To begin with GroupDocs.Search, initialize and configure it within your application:

  1. Maven Setup: Ensure the Maven configuration is correctly added to your pom.xml as shown above.
  2. License Initialization:
    • If using a trial or temporary license, load it before creating an index:
      License license = new License();
      license.setLicense("path/to/license");
      

With the setup complete, let’s move into implementing our custom text extractor.

Implementation Guide

Create Index with Custom Text Extractor

GroupDocs.Search allows you to create indexes tailored for specific file types using custom text extractors. Here’s how you can implement a custom text extractor:

Overview

This feature lets you define how text is extracted from your documents, offering flexibility beyond default extraction capabilities.

Steps to Implement

Step 1: Define Custom Text Extractor Create a class that extends TextExtractorBase. This allows you to specify file types and the logic for extracting text.

import com.groupdocs.search.extractors.TextExtractorBase;

public class LogExtractor extends TextExtractorBase {
    @Override
    public String[] getFileExtensions() {
        return new String[]{"log"};
    }

    @Override
    public String extractText(String documentContent) {
        // Custom logic for extracting text from log files.
        return documentContent; // Implement your custom extraction here.
    }
}

Step 2: Configure Index Settings Add the custom extractor to your index settings:

import com.groupdocs.search.Index;
import com.groupdocs.search.IndexSettings;

public class CustomTextExtractorFeature {
    public static void main(String[] args) {
        String indexFolder = "YOUR_OUTPUT_DIRECTORY";
        IndexSettings settings = new IndexSettings();
        
        // Adding the custom text extractor to the settings.
        settings.getCustomExtractors().addItem(new LogExtractor());
        
        // Creating or loading an index with specified settings and enabling auto-reindexing.
        Index index = new Index(indexFolder, settings, true);
    }
}

Key Points:

  • getFileExtensions() specifies which file types the extractor applies to.
  • extractText(String documentContent) contains your logic for processing documents of that type.

Add Documents to Index

After setting up your custom text extractor, add documents to the index:

import com.groupdocs.search.Index;

public class AddDocumentsToIndexFeature {
    public static void main(String[] args) {
        String indexFolder = "YOUR_OUTPUT_DIRECTORY";
        String documentsFolder = "YOUR_DOCUMENT_DIRECTORY";
        
        // Loading or creating an index in the specified directory.
        Index index = new Index(indexFolder);
        
        // Adding documents from the folder to the index.
        index.add(documentsFolder);
    }
}

Search Documents in Index

With your documents indexed, perform searches using specific queries:

import com.groupdocs.search.Index;
import com.groupdocs.search.results.SearchResult;

public class SearchDocumentsFeature {
    public static void main(String[] args) {
        String indexFolder = "YOUR_OUTPUT_DIRECTORY";
        
        // Loading the existing index.
        Index index = new Index(indexFolder);
        
        // Define search queries
        String query1 = "objection";
        String query2 = "log";
        
        // Performing searches and retrieving results.
        SearchResult result1 = index.search(query1);
        SearchResult result2 = index.search(query2);
    }
}

Practical Applications

GroupDocs.Search can be applied in various scenarios, including:

  • Log Management: Efficiently search through vast log files to identify errors or specific events.
  • Document Retrieval Systems: Quickly locate documents within large repositories based on content.
  • Content Analysis: Analyze text data for patterns or anomalies.

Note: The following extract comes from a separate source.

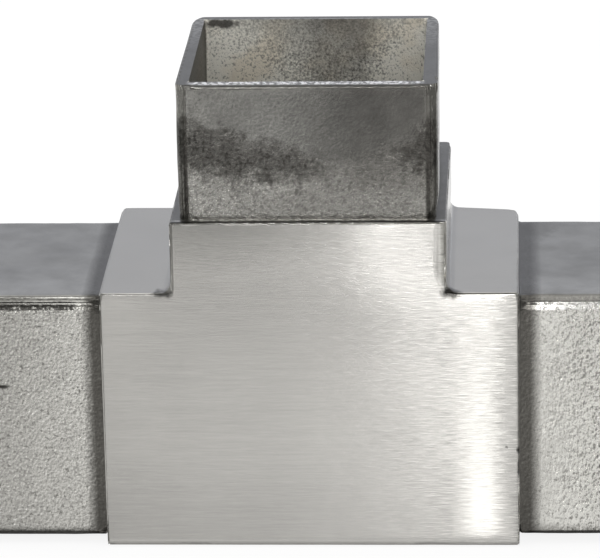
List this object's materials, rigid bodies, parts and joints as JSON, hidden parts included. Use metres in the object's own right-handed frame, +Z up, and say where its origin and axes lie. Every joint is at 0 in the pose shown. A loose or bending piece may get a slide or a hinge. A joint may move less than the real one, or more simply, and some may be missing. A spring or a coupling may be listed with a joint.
{
  "type": "square tube connector",
  "caption": "T-shaped connector that joins square steel tubes flush: a satin-ground body with hollow as-cast spigots that plug into the tube ends.",
  "frame": {"origin": "centre of the flat base under the body, where the branch's centre line meets it", "axes": "+X along the run, +Y from the front face to the back, +Z up along the branch"},
  "size_m": [0.1016, 0.04, 0.0708],
  "materials": {
    "cast_stainless": "body ground to a satin finish with lines along the run; spigots left as cast, with ground ends"
  },
  "bodies": {
    "root": {"tee_connector": "cast_stainless"}
  },
  "joints": []
}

Performance Considerations

When using GroupDocs.Search, consider these tips to optimize performance:

  • Use appropriate index settings tailored to your file types and storage capabilities.
  • Regularly monitor and manage memory usage, especially when dealing with large datasets.
  • Leverage auto-reindexing features to keep your search data up-to-date without manual intervention.

Conclusion

By now, you should have a solid understanding of how to implement GroupDocs.Search for Java with custom text extractors. This powerful tool enhances your application’s capability to handle and retrieve document data efficiently. For further exploration, delve into the GroupDocs documentation or experiment with different configurations to suit your needs.

FAQ Section

  1. What file types can I index using GroupDocs.Search?
    • You can index various file types such as PDFs, Word documents, spreadsheets, and more, including custom formats via text extractors.
  2. How do I handle large document collections efficiently?
    • Use appropriate indexing strategies, such as incremental updates or partitioning indexes, to manage resources effectively.
  3. Can GroupDocs.Search be integrated with other systems?
    • Yes, it can be integrated into existing Java applications and services via APIs, enabling seamless full-text search capabilities.
  4. What is a temporary license, and how do I acquire one?
    • A temporary license allows you to use the software without limitations for evaluation purposes. Apply through GroupDocs’s website.